## Exercise aim:
Give the listing again in full, exactly as written.

## Data shown:
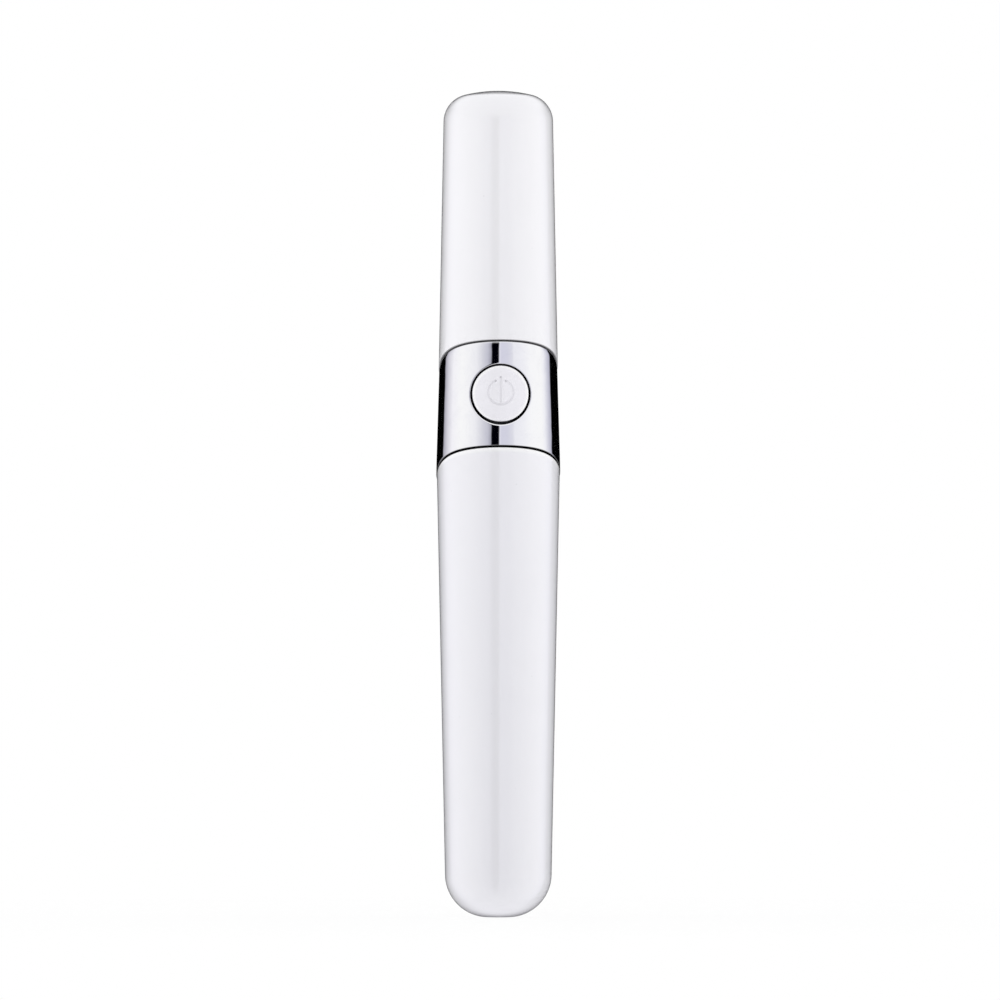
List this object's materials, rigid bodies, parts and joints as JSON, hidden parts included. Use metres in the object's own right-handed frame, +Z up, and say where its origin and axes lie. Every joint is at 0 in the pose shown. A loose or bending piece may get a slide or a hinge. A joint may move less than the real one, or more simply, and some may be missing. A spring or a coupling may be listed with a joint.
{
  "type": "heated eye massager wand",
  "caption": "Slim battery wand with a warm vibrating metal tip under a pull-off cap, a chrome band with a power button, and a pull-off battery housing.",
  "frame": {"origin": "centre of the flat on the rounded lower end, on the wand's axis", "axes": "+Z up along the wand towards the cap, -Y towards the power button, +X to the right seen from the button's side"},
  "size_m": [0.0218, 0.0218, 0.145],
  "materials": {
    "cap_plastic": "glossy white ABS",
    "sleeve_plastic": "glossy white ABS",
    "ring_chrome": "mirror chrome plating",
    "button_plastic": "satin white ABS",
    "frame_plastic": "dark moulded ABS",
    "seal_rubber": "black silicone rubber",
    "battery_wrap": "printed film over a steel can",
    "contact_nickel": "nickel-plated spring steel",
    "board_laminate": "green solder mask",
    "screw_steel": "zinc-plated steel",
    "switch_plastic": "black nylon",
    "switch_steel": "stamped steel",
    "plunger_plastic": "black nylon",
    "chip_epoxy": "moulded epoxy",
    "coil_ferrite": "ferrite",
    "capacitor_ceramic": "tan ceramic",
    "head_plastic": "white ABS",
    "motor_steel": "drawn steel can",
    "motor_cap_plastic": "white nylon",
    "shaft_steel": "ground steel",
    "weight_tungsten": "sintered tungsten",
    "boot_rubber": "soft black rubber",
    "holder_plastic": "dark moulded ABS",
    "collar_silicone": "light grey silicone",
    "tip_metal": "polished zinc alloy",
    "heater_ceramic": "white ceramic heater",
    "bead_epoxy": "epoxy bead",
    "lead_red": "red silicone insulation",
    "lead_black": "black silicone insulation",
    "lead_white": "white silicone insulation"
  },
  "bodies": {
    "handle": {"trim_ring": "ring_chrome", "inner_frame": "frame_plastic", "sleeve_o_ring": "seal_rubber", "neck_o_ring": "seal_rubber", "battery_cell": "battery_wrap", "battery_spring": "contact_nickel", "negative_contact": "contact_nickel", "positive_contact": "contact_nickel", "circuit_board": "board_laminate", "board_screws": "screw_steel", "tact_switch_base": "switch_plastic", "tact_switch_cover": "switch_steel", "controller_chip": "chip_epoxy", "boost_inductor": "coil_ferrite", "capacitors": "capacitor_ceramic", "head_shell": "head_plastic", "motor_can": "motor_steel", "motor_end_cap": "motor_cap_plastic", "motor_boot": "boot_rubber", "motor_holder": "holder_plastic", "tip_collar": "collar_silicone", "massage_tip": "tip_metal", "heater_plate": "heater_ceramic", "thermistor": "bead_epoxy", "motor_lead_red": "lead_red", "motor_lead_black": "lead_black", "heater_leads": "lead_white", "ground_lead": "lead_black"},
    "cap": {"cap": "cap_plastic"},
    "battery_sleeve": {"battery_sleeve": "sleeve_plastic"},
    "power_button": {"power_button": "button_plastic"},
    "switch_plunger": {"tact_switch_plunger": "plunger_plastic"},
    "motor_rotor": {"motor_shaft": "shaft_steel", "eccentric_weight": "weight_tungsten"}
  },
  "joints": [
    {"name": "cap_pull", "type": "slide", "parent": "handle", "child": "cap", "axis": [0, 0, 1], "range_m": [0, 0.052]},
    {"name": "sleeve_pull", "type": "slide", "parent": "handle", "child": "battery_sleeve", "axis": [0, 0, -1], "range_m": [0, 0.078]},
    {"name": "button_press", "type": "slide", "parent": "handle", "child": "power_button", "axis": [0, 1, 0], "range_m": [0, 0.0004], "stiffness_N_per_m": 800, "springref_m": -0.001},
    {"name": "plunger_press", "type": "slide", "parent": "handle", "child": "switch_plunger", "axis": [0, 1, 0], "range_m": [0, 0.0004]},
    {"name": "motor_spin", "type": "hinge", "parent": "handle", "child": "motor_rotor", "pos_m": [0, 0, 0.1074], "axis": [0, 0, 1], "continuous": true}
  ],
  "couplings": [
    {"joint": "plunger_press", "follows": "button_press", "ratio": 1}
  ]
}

## Reply to the exercise:
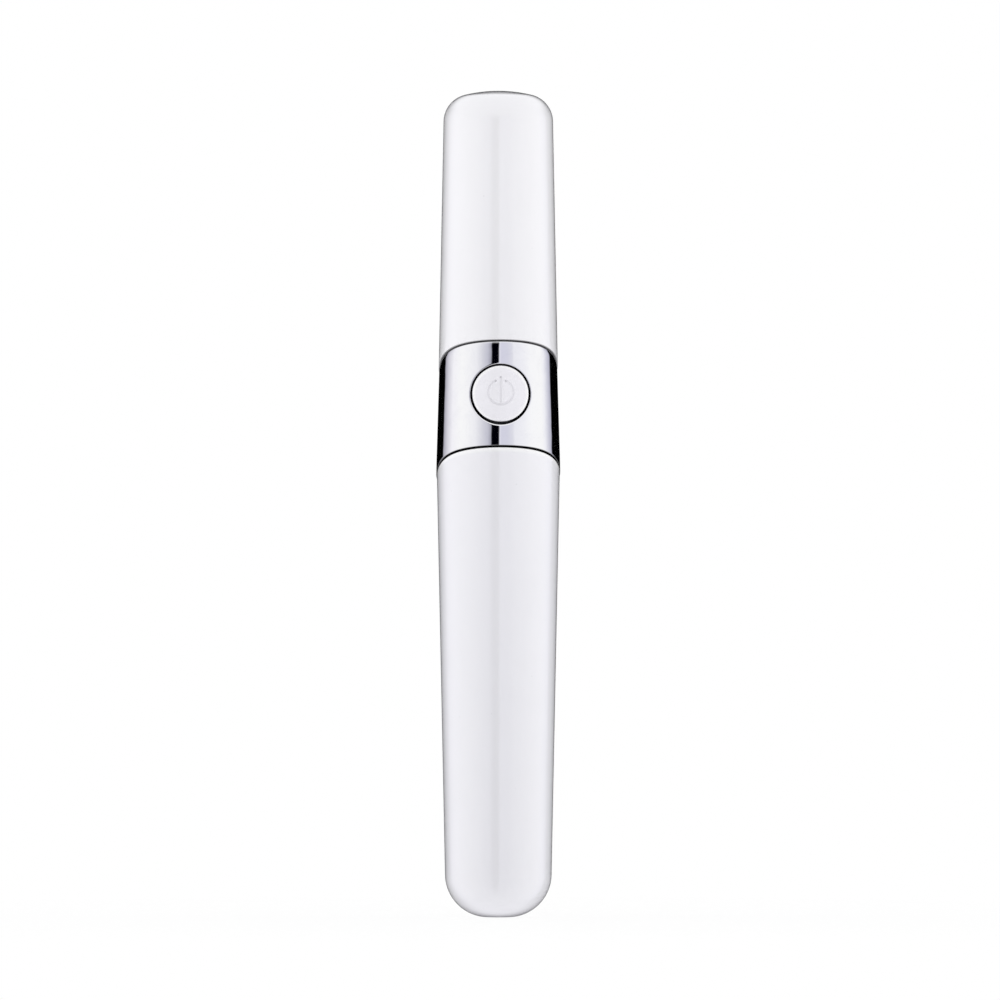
List this object's materials, rigid bodies, parts and joints as JSON, hidden parts included. Use metres in the object's own right-handed frame, +Z up, and say where its origin and axes lie. Every joint is at 0 in the pose shown. A loose or bending piece may get a slide or a hinge. A joint may move less than the real one, or more simply, and some may be missing. A spring or a coupling may be listed with a joint.
{
  "type": "heated eye massager wand",
  "caption": "Slim battery wand with a warm vibrating metal tip under a pull-off cap, a chrome band with a power button, and a pull-off battery housing.",
  "frame": {"origin": "centre of the flat on the rounded lower end, on the wand's axis", "axes": "+Z up along the wand towards the cap, -Y towards the power button, +X to the right seen from the button's side"},
  "size_m": [0.0218, 0.0218, 0.145],
  "materials": {
    "cap_plastic": "glossy white ABS",
    "sleeve_plastic": "glossy white ABS",
    "ring_chrome": "mirror chrome plating",
    "button_plastic": "satin white ABS",
    "frame_plastic": "dark moulded ABS",
    "seal_rubber": "black silicone rubber",
    "battery_wrap": "printed film over a steel can",
    "contact_nickel": "nickel-plated spring steel",
    "board_laminate": "green solder mask",
    "screw_steel": "zinc-plated steel",
    "switch_plastic": "black nylon",
    "switch_steel": "stamped steel",
    "plunger_plastic": "black nylon",
    "chip_epoxy": "moulded epoxy",
    "coil_ferrite": "ferrite",
    "capacitor_ceramic": "tan ceramic",
    "head_plastic": "white ABS",
    "motor_steel": "drawn steel can",
    "motor_cap_plastic": "white nylon",
    "shaft_steel": "ground steel",
    "weight_tungsten": "sintered tungsten",
    "boot_rubber": "soft black rubber",
    "holder_plastic": "dark moulded ABS",
    "collar_silicone": "light grey silicone",
    "tip_metal": "polished zinc alloy",
    "heater_ceramic": "white ceramic heater",
    "bead_epoxy": "epoxy bead",
    "lead_red": "red silicone insulation",
    "lead_black": "black silicone insulation",
    "lead_white": "white silicone insulation"
  },
  "bodies": {
    "handle": {"trim_ring": "ring_chrome", "inner_frame": "frame_plastic", "sleeve_o_ring": "seal_rubber", "neck_o_ring": "seal_rubber", "battery_cell": "battery_wrap", "battery_spring": "contact_nickel", "negative_contact": "contact_nickel", "positive_contact": "contact_nickel", "circuit_board": "board_laminate", "board_screws": "screw_steel", "tact_switch_base": "switch_plastic", "tact_switch_cover": "switch_steel", "controller_chip": "chip_epoxy", "boost_inductor": "coil_ferrite", "capacitors": "capacitor_ceramic", "head_shell": "head_plastic", "motor_can": "motor_steel", "motor_end_cap": "motor_cap_plastic", "motor_boot": "boot_rubber", "motor_holder": "holder_plastic", "tip_collar": "collar_silicone", "massage_tip": "tip_metal", "heater_plate": "heater_ceramic", "thermistor": "bead_epoxy", "motor_lead_red": "lead_red", "motor_lead_black": "lead_black", "heater_leads": "lead_white", "ground_lead": "lead_black"},
    "cap": {"cap": "cap_plastic"},
    "battery_sleeve": {"battery_sleeve": "sleeve_plastic"},
    "power_button": {"power_button": "button_plastic"},
    "switch_plunger": {"tact_switch_plunger": "plunger_plastic"},
    "motor_rotor": {"motor_shaft": "shaft_steel", "eccentric_weight": "weight_tungsten"}
  },
  "joints": [
    {"name": "cap_pull", "type": "slide", "parent": "handle", "child": "cap", "axis": [0, 0, 1], "range_m": [0, 0.052]},
    {"name": "sleeve_pull", "type": "slide", "parent": "handle", "child": "battery_sleeve", "axis": [0, 0, -1], "range_m": [0, 0.078]},
    {"name": "button_press", "type": "slide", "parent": "handle", "child": "power_button", "axis": [0, 1, 0], "range_m": [0, 0.0004], "stiffness_N_per_m": 800, "springref_m": -0.001},
    {"name": "plunger_press", "type": "slide", "parent": "handle", "child": "switch_plunger", "axis": [0, 1, 0], "range_m": [0, 0.0004]},
    {"name": "motor_spin", "type": "hinge", "parent": "handle", "child": "motor_rotor", "pos_m": [0, 0, 0.1074], "axis": [0, 0, 1], "continuous": true}
  ],
  "couplings": [
    {"joint": "plunger_press", "follows": "button_press", "ratio": 1}
  ]
}